Here’s a table of the maximum amounts that you can borrow through a personal loan from a licensed money lender in Singapore.
Annual Income | Singapore Citizens and PR | Foreigners living in Singapore |
Less than S$10, 000 | Up to S$3,000 | Up to S$500 |
Between S$10,000 to less than S$20,000 | Up to S$3,000 | Up to S$3,000 |
At least S$20,000 | 6 times monthly income | 6 times monthly income |
4. Spending Flexibility
Although taking a renovation loan has the benefit of lower interest rates, it does come with some restrictions.
Renovation loans can only be used for approved renovation-related works such as tilework, paintwork, and electrical wiring.

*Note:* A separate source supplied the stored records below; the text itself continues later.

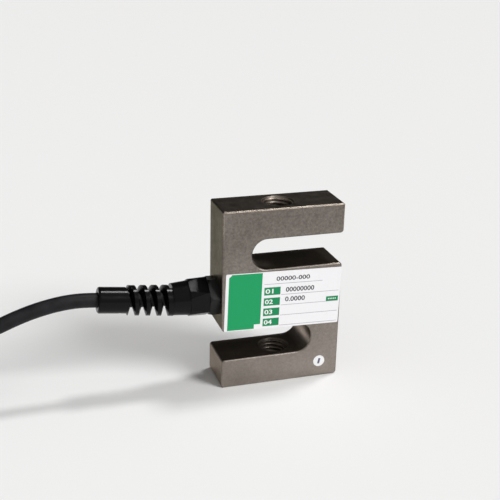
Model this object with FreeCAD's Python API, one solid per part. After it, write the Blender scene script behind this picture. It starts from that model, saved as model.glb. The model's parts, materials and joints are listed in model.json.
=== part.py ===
"""S-type load cell with its cable gland and signal cable, in millimetres.

The load axis is the Z axis.  The origin is the centre of the lower arm's bottom face, X runs along
the arms (the cable leaves to -X) and -Y is the labelled front.
"""
import FreeCAD
import Part
import math
import os

V = FreeCAD.Vector

# ---------------------------------------------------------------- beam (machined S)
body_width = 50.8
body_height = 76.2
body_thickness = 19.05
arm_height = 12.45            # both loading arms
slot_height = 12.95           # both slots, ended by a full round
web_width = 12.2              # metal left between a slot's round end and the side face
corner_radius = 1.3           # convex corners of the S outline
top_corner_radius = 0.7       # the two corners of the top face are crisper
edge_break = 0.4              # small chamfer round both S-shaped faces

# threaded load holes, M12 x 1.75 (the thread itself is not cut in the solid)
thread_radius = 6.0
thread_mouth = 0.6            # 45 degree chamfer at every mouth

# strain-gauge pockets, one in each face of the middle block
pocket_radius = 8.5
gauge_web = 4.0               # thin metal between the two pockets
cover_radius = 10.6
cover_thickness = 0.8
fit_gap = 0.05                # clearance of everything that drops into a pocket or bore
overlap = 0.5                 # how far a cutter or a joined piece runs past a face
tiny = 1e-4                   # tolerance for picking edges

# ---------------------------------------------------------------- inside the pockets
gauge_length = 5.2
gauge_width = 3.0
gauge_thickness = 0.15
gauge_spacing = 5.9           # between the centres of the two gauges on one face
gauge_turn = 45.0             # shear is greatest at 45 degrees to the load axis
board_length = 9.6
board_width = 2.4
board_thickness = 0.6
board_drop = 5.6              # board centre below the pocket centre
chip_length = 1.2
chip_width = 0.7
chip_height = 0.45
chip_spacing = 4.4
pad_spacing = 2.2             # between the soldering pads of the four cores
pad_rise = 0.55               # pads lie this far above the board's centre line
core_diameter = 0.8           # inner end of a cable core
core_spacing = 1.2            # between the cores in the jacket's square bundle
passage_radius = 2.2          # drilled from the gland hole to the rear pocket
passage_offset = 4.3          # its axis behind the load axis

# ---------------------------------------------------------------- cable gland
gland_hole_depth = 12.4
gland_thread_radius = 6.0
shank_length = 8.0
collar_flats = 14.4
collar_height = 4.2
collar_turn = -80.0           # angle of one collar corner about the gland axis
corner_trim = 0.35            # cone that takes the sharp tips off the collar
gasket_width = 0.95
gasket_height = 0.85
spigot_radius = 5.5
spigot_end = 8.8
claw_end = 13.2
claw_root_radius = 4.9
claw_tip_radius = 4.3
claw_count = 6
claw_slot = 0.6
seal_start = 8.25
seal_radius = 3.85
seal_length = 4.6
seal_gap = 0.2                # the cable already leans a little inside the seal

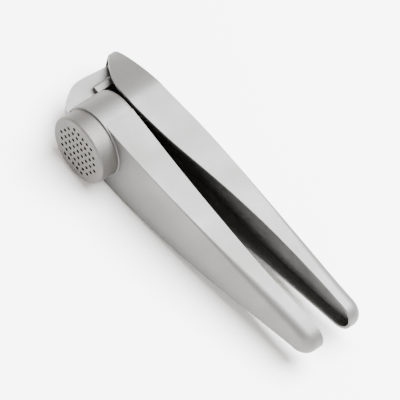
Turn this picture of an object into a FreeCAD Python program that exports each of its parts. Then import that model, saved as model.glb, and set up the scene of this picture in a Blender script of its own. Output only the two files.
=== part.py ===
"""Garlic press: two die-cast handles, a removable sieve basket and a hanging plunger.

The press lies on its side. X runs from the hinge end to the handle tips, Y runs up the
barrel from the sieve to the upper handle, and Z runs along the hinge pin. The origin is
the middle of the sieve's outer face. All sizes are in millimetres and degrees.
"""
import FreeCAD, Part
import math
import os
from FreeCAD import Vector

# Basket and barrel
SNOUT_RADIUS = 16.1        # outside of the basket
SNOUT_LENGTH = 8.6         # basket showing below the barrel
BASKET_WALL = 3.7
SIEVE_THICKNESS = 1.6
BASKET_FIT = 0.05          # radial gap between basket and barrel
BARREL_WALL = 1.05
BARREL_HEIGHT = 16.0       # from the barrel's lower ring to its mouth
FLANGE_THICKNESS = 1.2
MOUTH_DEPTH = 9.2          # height of the tapered entry
MOUTH_FLARE = 3.0          # how much wider the entry is at the top

# Sieve holes, in rows along the handles
HOLE_RADIUS = 0.86
HOLE_PITCH = 2.88
ROW_PITCH = 3.46
HOLES_IN_ROW = (5, 7, 8, 9, 8, 7, 5)

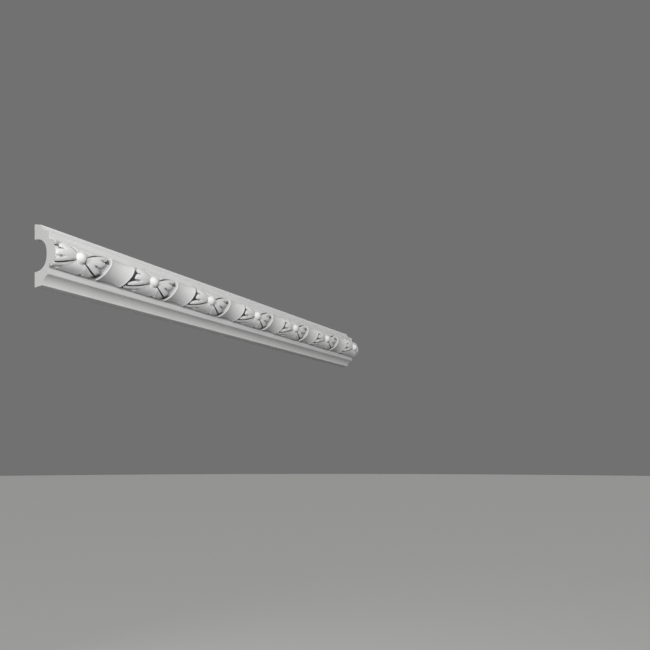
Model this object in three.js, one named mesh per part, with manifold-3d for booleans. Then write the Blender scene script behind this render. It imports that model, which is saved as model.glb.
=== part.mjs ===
// Panel moulding: one straight length of cast foam moulding, made to be fixed flat on a wall.
// Millimetres. X runs along the length, +Z is up, the back lies in the plane y = 0 and the
// front faces -Y. "Depth" is the distance out from the back.
// The section has a shallow cove at the top, a flat band, a half-round roll, a second band
// and a cove below. The roll carries four-leaved flowers in sunk pockets, and between the
// pockets it is a plain waisted collar. Everything on the roll leans to the right going up.
import * as THREE from 'three';
import { mergeVertices } from 'three/addons/utils/BufferGeometryUtils.js';
import Module from 'manifold-3d';

const wasm = await Module();
wasm.setup();

// Driving sizes of the length
const height = 60;
const length = 623;
const pitch = 97;
const flowerCount = 7;
const firstFlower = 28.2;

// Height of the origin above the lowest edge: it lies on the flat strip above the back channel
const originHeight = 53;

// Section, from the top down: depths out from the back and heights above the lowest edge
const noseDepth = 9.4;
const noseHeight = 58.1;
const noseDrop = 0.8;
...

This means you won’t be able to use the funds for items such as furniture or installation of curtains. Additionally, the money will be disbursed directly to your contractor or interior designer company.
On the other hand, you can spend a personal loan on anything you want—be it a new sofa set or air-conditioning system.
5. Loan Tenure
Personal loans have a longer tenure than renovation loans.
While banks typically offer a period of 1 to 5 years to repay a renovation loan, you can have up to 7 years to repay a personal loan in Singapore.
However, do note that the longer your repayment period is, the more interest you’ll end up paying.
6. Amount Of Paperwork Involved
Taking out a renovation loan can be more tedious since lenders have to ensure the renovation loan is used for renovation purposes.
For example, you’ll need to submit the renovation contract or a detailed quotation to the lender, on top of other documentation like income documents.
But when it comes to taking a personal loan, there’s less effort and paperwork involved since there are no restrictions on what you can spend the money on.
Whether you’re taking a renovation or a personal loan in Singapore for your home renovation, always remember to make sure your finances are sound and you’ll have the means to repay the loan. After all, there’s no point renovating your home into something fancy, only to be overwhelmed with debt or even end up defaulting on the loan.